Figure 30: The velocity-time graph used in Question 16

Question 16

The velocity-time graph of Figure 30 is divided into four regions, marked A-D.

(a) In which regions does the particle move in the direction of increasing x? In which regions is it moving in the direction of decreasing x?

(b) In which regions does the particle speed up? In which regions does it slow down?

(c) In which regions does the particle have positive acceleration? In which regions does the particle have negative acceleration?


(a) The particle moves in the direction of increasing x when its velocity is positive. This occurs in regions A and B. Conversely, the particle moves in the direction of decreasing x when its velocity is negative. This occurs in regions C and D.

(b) The particle is speeding up when the magnitude of its velocity is increasing. This occurs in regions A and C. Conversely, the particle is slowing down in regions B and D.

(c) The particle will have a positive acceleration when the gradient of the velocity-time graph is positive. This occurs in regions A and D. Conversely the acceleration is negative in regions B and C.

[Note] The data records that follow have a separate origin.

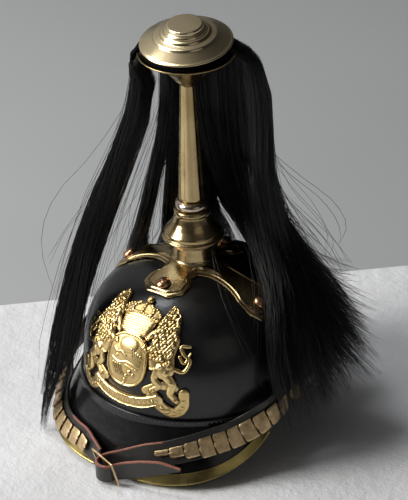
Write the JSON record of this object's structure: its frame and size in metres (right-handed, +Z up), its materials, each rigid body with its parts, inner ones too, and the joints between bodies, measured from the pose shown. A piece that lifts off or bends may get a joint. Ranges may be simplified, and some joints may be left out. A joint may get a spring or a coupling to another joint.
{
  "type": "spiked helmet",
  "caption": "Black leather spiked parade helmet with brass cross base, plume stem, horsehair plume, relief crest and scaled chin strap.",
  "frame": {"origin": "bottom centre of the bounding box, on the table the helmet stands on", "axes": "+Z up along the plume stem; the front of the helmet faces -Y, and +X is the wearer's left"},
  "size_m": [0.2456, 0.2792, 0.3649],
  "materials": {
    "black_leather": "glossy varnish over fine grained leather",
    "strap_leather": "semi-gloss black face, raw red-tan edges",
    "brass": "polished, lightly worn",
    "gilt": "cast relief, polished on the heights",
    "scale_brass": "dull, lightly brushed",
    "copper": "polished, copper toned",
    "silver": "nickel plated, lightly worn",
    "horsehair": "long straight hair with a soft sheen"
  },
  "bodies": {
    "root": {"skull": "black_leather", "front_visor": "black_leather", "rear_visor": "black_leather", "visor_trim": "brass", "cross_base": "brass", "stud_front": "copper", "stud_back": "copper", "stud_left": "copper", "stud_right": "copper", "stem_collar": "brass", "bead_ring": "silver", "plume_stem": "brass", "plume_cap": "brass", "plume": "horsehair", "crest": "gilt", "strap_right": "strap_leather", "strap_left": "strap_leather", "scale_right_01": "scale_brass", "scale_right_02": "scale_brass", "scale_right_03": "scale_brass", "scale_right_04": "scale_brass", "scale_right_05": "scale_brass", "scale_right_06": "scale_brass", "scale_right_07": "scale_brass", "scale_right_08": "scale_brass", "scale_right_09": "scale_brass", "scale_right_10": "scale_brass", "scale_left_01": "scale_brass", "scale_left_02": "scale_brass", "scale_left_03": "scale_brass", "scale_left_04": "scale_brass", "scale_left_05": "scale_brass", "scale_left_06": "scale_brass", "scale_left_07": "scale_brass", "scale_left_08": "scale_brass", "scale_left_09": "scale_brass", "scale_left_10": "scale_brass", "scale_left_11": "scale_brass", "scale_left_12": "scale_brass", "buckle_frame": "brass", "chin_boss_right": "brass", "chin_boss_left": "brass"}
  },
  "joints": []
}
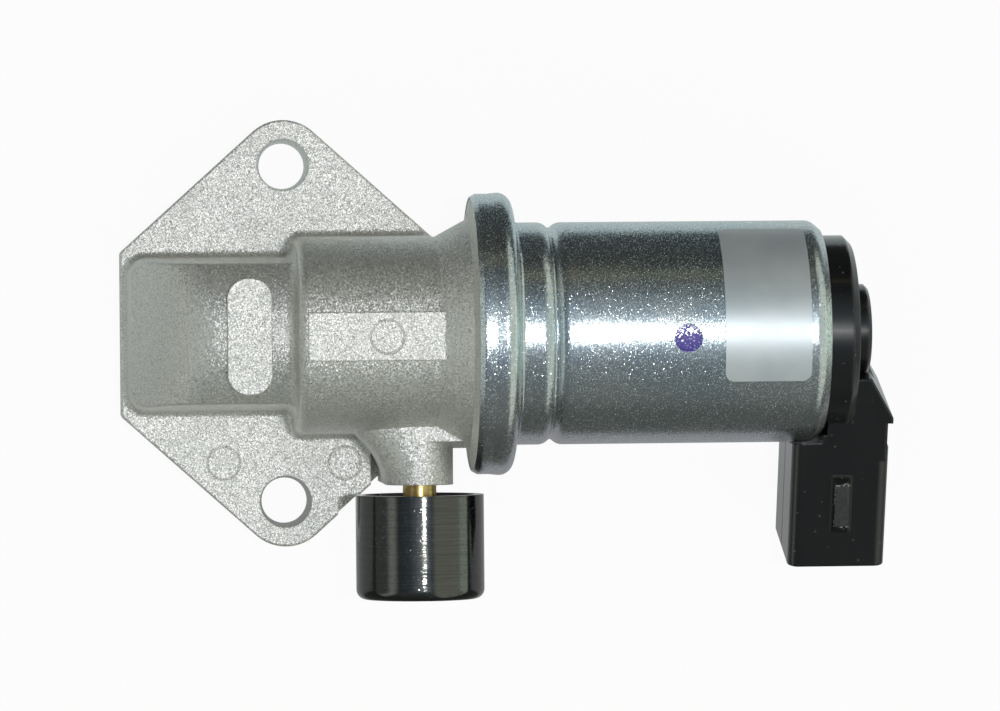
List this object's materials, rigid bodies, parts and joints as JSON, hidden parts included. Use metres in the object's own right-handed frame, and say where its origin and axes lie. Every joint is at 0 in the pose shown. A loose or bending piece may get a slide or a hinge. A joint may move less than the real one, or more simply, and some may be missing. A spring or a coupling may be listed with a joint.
{
  "type": "idle air control valve",
  "caption": "Idle air control valve: cast flanged body with air ports, steel solenoid can, vent filter cap and side plug connector.",
  "frame": {"origin": "on the mounting face, midway between the two bolt holes", "axes": "+X along the solenoid towards its rear cap, +Y along the line of the bolt holes away from the vent cap, +Z out of the mounting face towards the viewer, away from the engine"},
  "size_m": [0.1317, 0.0825, 0.0501],
  "materials": {
    "cast_aluminium": "sandblasted casting",
    "plated_steel": "bright zinc plate",
    "steel": "machined",
    "brass": "turned",
    "bronze": "sintered",
    "copper_winding": "enamelled wire",
    "black_plastic": "moulded, slight sheen",
    "gloss_black": "turned and polished",
    "bobbin_plastic": "moulded",
    "seal_rubber": "soft",
    "filter_foam": "open foam",
    "tin_plate": "tinned",
    "label_foil": "satin silver film"
  },
  "bodies": {
    "housing": {"valve_body": "cast_aluminium", "solenoid_can": "plated_steel", "guide_plate": "steel", "front_bush": "bronze", "snap_ring": "steel", "front_o_ring": "seal_rubber", "front_pole_plate": "steel", "guide_sleeve": "brass", "coil_bobbin": "bobbin_plastic", "coil_winding": "copper_winding", "rear_pole_plate": "steel", "fixed_core": "steel", "adjusting_screw": "steel", "return_spring": "steel", "end_cap": "black_plastic", "terminal_1": "tin_plate", "terminal_2": "tin_plate", "coil_lead_1": "copper_winding", "coil_lead_2": "copper_winding", "suppression_diode": "black_plastic", "rear_o_ring": "seal_rubber", "rear_plug": "black_plastic", "vent_tube": "brass", "vent_cap": "gloss_black", "vent_filter": "filter_foam", "label": "label_foil"},
    "plunger": {"valve_shaft": "steel", "poppet": "brass", "poppet_clip": "steel", "armature": "steel"}
  },
  "joints": [
    {"name": "plunger_slide", "type": "slide", "parent": "housing", "child": "plunger", "axis": [1, 0, 0], "range_m": [0, 0.005], "stiffness_N_per_m": 300, "springref_m": -0.01, "deforming": ["return_spring"]}
  ]
}
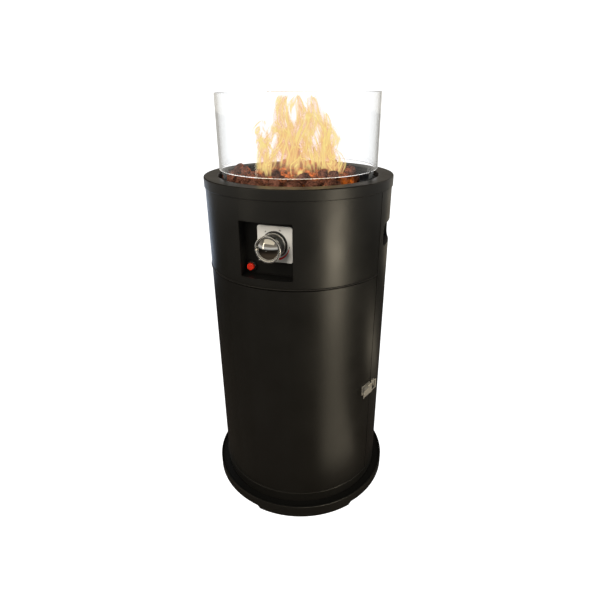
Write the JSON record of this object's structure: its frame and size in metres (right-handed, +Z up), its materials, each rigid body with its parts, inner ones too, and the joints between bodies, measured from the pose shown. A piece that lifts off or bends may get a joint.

So, for a particle with negative velocity, an increase in velocity (a positive acceleration) may result in a decrease in speed. You may think that it is a nuisance for physics to use words in such a non-standard way. However, the definitions of velocity and acceleration given in this course are essential if we are to develop a study of kinematics that is both simple and comprehensive. It does mean, however, that you must be careful in using words like velocity, speed and acceleration. In everyday speech, the word deceleration is used to mean 'slowing down', but this term is seldom encountered in physics since it is already covered by the scientific definition of acceleration.